We have volunteers who can do most of the work in the ceramics, but no one who can do a pour.  I am looking for someone in the Phoenix area who would be willing to come over and teach our volunteers to do a pour.  We have hundreds of molds, and we know how to fire them, but no one really knows how to do a pour.  We have two large kilns.  I am not a ceramics person....I teach wood turning, but I am sighted and can use the computer so I volunteered to see if I could find someone to help us.


Any help would be appreciated.  We can't afford to buy greenware....we are totally supported by donations, so we really need to have someone teach us this necessary skill


Thank you in advance for your help


Sharon Wertz, ACBVI, Phoenix.

#44 Chilly


    those who know, teach

  • Members
  • PipPipPip
  • 983 posts
  • LocationLangdon Hills, Essex, UK

Posted 05 May 2017 - 08:38 PM


Any help would be appreciated.  We can't afford to buy greenware....we are totally supported by donations, so we really need to have someone teach us this necessary skill


Thank you in advance for your help


Sharon Wertz, ACBVI, Phoenix.


Hi Sharon, welcome to CAD forums, and good on you for volunteering.


I'm too far to away come and help, but slip-casting (pouring) is (to me) the easiest job in the studio.


Like everything though, you will need to test, test, test and make good notes.

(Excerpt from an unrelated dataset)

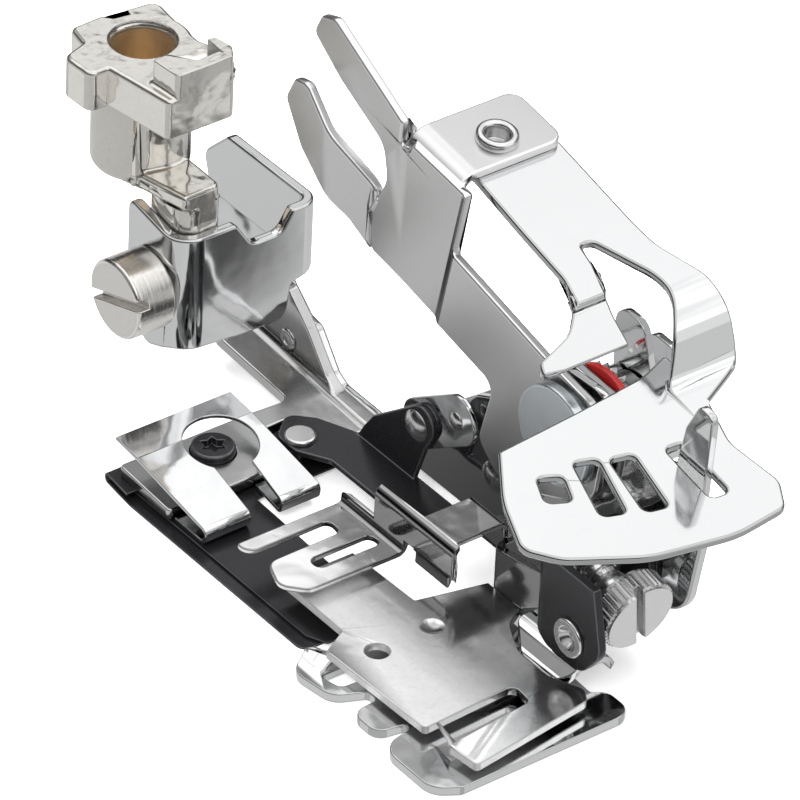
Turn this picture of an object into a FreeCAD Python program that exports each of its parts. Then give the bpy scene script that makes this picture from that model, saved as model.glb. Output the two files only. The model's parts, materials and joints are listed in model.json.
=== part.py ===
"""Ruffling foot for a sewing machine, on a cast low-shank adapter.

Millimetres. X to the operator's right, Y away from the operator, Z up. The origin is
the centre of the presser-bar bore's mouth, and the needle plate is at Z = bed_z.
The stamped plates stand side by side across X, riveted on one pivot stud.
"""
import FreeCAD, Part
import math
import os

V = FreeCAD.Vector

# Fits and edges
run_gap = 0.05
layer_gap = 0.2
edge_ease = 0.12

# Needle plate that the foot stands on
bed_z = -36.5

# Cast shank adapter
bore_r = 3.03
bore_depth = 11.0
rim_chamfer = 0.3
barrel_r = 4.9
barrel_bottom_z = -13.3
barrel_front_y = -4.6
flange_thick = 4.4
claw_top_z = 2.9
lug_top_z = -11.5
post_left_x = -2.1
post_right_x = 2.3
post_front_y = -10.15
post_back_y = -4.5
post_bottom_z = -26.2

# Clamp and long frame plate, one folded sheet
frame_thick = 1.2
clamp_left_x = -3.4
frame_right_x = 12.8
clamp_front_y = -11.4
clamp_top_z = -15.8
clamp_bottom_z = -28.0
clamp_bend_r = 2.4
frame_rivet_y = -41.9
frame_rivet_z = -30.7
frame_rivet_r = 1.0
left_flange_back_y = -1.9
right_flange_top_z = -14.9
frame_left_x = frame_right_x - frame_thick

# Clamp screw
clamp_screw_y = -7.2
clamp_screw_z = -22.7
clamp_screw_r = 1.75
clamp_head_r = 4.1
clamp_head_long = 4.5
clamp_slot_wide = 1.0
clamp_slot_deep = 1.3
clamp_screw_end_x = 4.6

# Plates on the pivot stud, from the operator's left
stud_y = -55.2
stud_z = -16.3
stud_r = 2.0
stud_head_r = 5.2
stud_head_thick = 1.1
stud_neck_r = 4.1
stud_neck_thick = 0.3
arm_left_x = 9.3
arm_thick = 1.0
lever_thick = 0.9
ring_r = 5.2
ring_thick = 0.7
ratchet_r = 5.0
ratchet_thick = 0.9
ratchet_teeth = 24
ratchet_tooth_deep = 0.6
cam_r = 4.2
cam_thick = 2.2
pawl_thick = 0.8
pawl_span = 3.6
nut_across_r = 3.2
nut_thick = 1.8
arm_right_x = arm_left_x + arm_thick
lever_left_x = arm_right_x + layer_gap
lever_right_x = lever_left_x + lever_thick
ring_left_x = frame_right_x + layer_gap
ratchet_left_x = ring_left_x + ring_thick + run_gap
cam_left_x = ratchet_left_x + ratchet_thick
pawl_left_x = cam_left_x + cam_thick + layer_gap
nut_left_x = pawl_left_x + pawl_span + pawl_thick + layer_gap
stud_end_x = nut_left_x + nut_thick + 0.5
stud_head_left_x = arm_left_x - layer_gap - stud_neck_thick - stud_head_thick

# Fork arm: flange bend line, tilt and fork
flange_bend_y = -34.58
flange_bend_z = 1.66
flange_tilt = math.radians(8.6)
flange_right_x = 21.7
flange_back_s = -5.3
flange_front_s = 2.4
flange_bend_r = 1.5
fork_lower_out = 2.5

# Selector plate, pivoted under the arm's flange
selector_thick = 0.9
selector_pivot_x = 16.3
selector_pivot_s = -1.4
selector_drop = 7.5
selector_step_s = 27.8
selector_right_x = 22.1
slot_centre_r = 40.0
slot_wide = 2.1
slot_long = 6.3
slot_first_long = 3.0
slot_angles = (27.2, 21.2, 15.6)
rivet_r = 1.35
rivet_hollow_r = 0.95
rivet_head_r = 2.1
rivet_head_high = 0.9
tab_wide = 4.2
tab_high = 7.0
tab_side_gap = 0.6

# Sole, foot plate and blades
foot_thick = 1.0
foot_right_x = frame_left_x
foot_flange_back_y = -4.5
foot_flange_z = -33.4
foot_slope = math.radians(3.6)
foot_flange_left_x = 7.1
foot_rivet_y = -11.2
foot_rivet_z = -32.4
foot_rivet_r = 0.75
sole_thick = 0.4
sole_left_x = -13.3
sole_right_x = 0.3
sole_back_y = -15.2
sole_back_z = -32.1
sole_front_y = -30.0
sole_front_z = -34.3
sole_hole_x = -4.8
sole_hole_y = -20.7
sole_hole_r = 3.7
sole_slot_left_x = -7.2
sole_slot_right_x = -3.3
sole_screw_r = 2.2
blade_thick = 0.22
separator_left_x = -15.0
separator_front_y = -47.8
blade_left_x = -13.6
blade_front_y = -48.4
blade_right_x = -5.0
carrier_thick = 0.6
carrier_wall_x = 8.0
carrier_left_x = 3.3
carrier_web_z = -34.5
link_thick = 0.6
link_rear_y = -34.4
link_rear_z = -27.7
link_front_y = -39.6
link_front_z = -24.3
link_half = 2.6
blade_rivet_x = 3.0
blade_rivet_y = -23.0
carrier_rivet_r = 1.75
carrier_rivet_shank_r = 0.9
link_rivet_shank_r = 0.6
link_rivet_r = 1.0

# Base, comb and lower guide
base_thick = 0.9
base_top_z = -33.9
base_hole_r = 1.2
comb_thick = 0.6
comb_top_z = -32.4
comb_wall_x = -0.8
comb_wall_top_z = -28.0
guide_thick = 1.1
guide_top_z = bed_z + guide_thick
front_wall_x = 3.8
bracket_thick = 0.9

# Yoke and knurled adjusting screw
yoke_thick = 0.9
yoke_left_x = 1.4
yoke_back_y = -61.3
knob_x = 6.5
knob_face_y = -70.4
knob_face_z = -27.4
knob_tilt = math.radians(12.5)
knob_r = 3.9
knob_thick = 2.8
knob_slot_wide = 1.0
knob_slot_deep = 1.0
knob_shank_r = 1.6
knob_shank_long = 11.0
knurl_count = 44
ear_rivet_y = -66.6
ear_rivet_z = -29.8


# Outlines and sheets

def closed_wire(corners, place):
    """Wire through (u, v) or (u, v, radius) corners, put in space by place(u, v)."""
    flat = [V(c[0], c[1], 0) for c in corners]
    radii = [c[2] if len(c) > 2 else 0.0 for c in corners]
    count = len(flat)
    turns = []
    for i, here in enumerate(flat):
        if radii[i] == 0:
            turns.append((here, None, here))
            continue
        back = (flat[i - 1] - here).normalize()
        on = (flat[(i + 1) % count] - here).normalize()
        half = back.getAngle(on) / 2
        middle = (back + on).normalize()
        reach = radii[i] / math.tan(half)
        crown = here + middle * (radii[i] / math.sin(half) - radii[i])
        turns.append((here + back * reach, crown, here + on * reach))
    edges = []
    for i, (start, crown, end) in enumerate(turns):
        if crown is not None:
            arc = Part.Arc(place(*start[:2]), place(*crown[:2]), place(*end[:2]))
            edges.append(arc.toShape())
        after = turns[(i + 1) % count][0]
        if end.distanceToPoint(after) > 1e-6:
            edges.append(Part.makeLine(place(*end[:2]), place(*after[:2])))
    return Part.Wire(edges)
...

  • Start with a two-piece mould.  Apply mould straps so mould cannot openup.
  • Using a soft brush, make sure there is nothing inside, no dust, old clay, spiders nests........
  • Stir your bucket of slip thoroughly for several minutes.  If it's been hanging around for a while you might want to sieve it.
  • Using a plastic jug with an open-bottomed handle scoop up some slip.
  • Pour the slip into the mould until it is full to the very top.
  • Hang the jug on the rim of the bucket, so it drips back into the bucket.
  • Set a minute-timer for 10 minutes.  I use 10 for earthenware, 20 for stoneware slip, but this differs depending on heat and humidity.
  • Meanwhile, find a pair of flat sticks or an old fridge shelf and place over top of bucket, to hold upturned mould.
  • When timer goes off, use a plastic tool to cut a small v-shape (10mm by 10mm max) from the setting slip in the pour hole so you can see the thickness of the cast.
  • Re-set timer for more if needed.
  • Pour slip from mould back into bucket.
  • Leave mould upturned on sticks until slip stops running out.
  • Leave upside down, or right way up for several hours (again this depends on humidity), until you can see the clay start to shrink away from the mould.
  • Use thin end of plastic tool (lucy tool - http://www.cromartie...85_800x479.jp)  to remove clay from the pour hole.  This action is a bit like scraping round a bowl with a spatula to remove all the cake mix.
  • Undo mould straps. Place mould on side with seam horizontal.  
  • Use thick end of plastic (lucy) tool to gently prise the two halves of mould apart, then lift top half of mould away from bottom half.
  • Allow to dry a bit more, then carefully remove "pot" from mould.
  • Put the mould back together, with mould straps and leave in a dry, airy place for <>24 hours before re-using (depending on, yes, you've guessed, the humidity.
  • Place pot on thick piece of foam and fettle (clean up the seams etc) when leatherhard.

Wash, rinse, spin, repeat


The really difficult bits are deciding how long to leave the slip in the mould, and knowing when to open the mould, and the physical size and weight of some of the moulds.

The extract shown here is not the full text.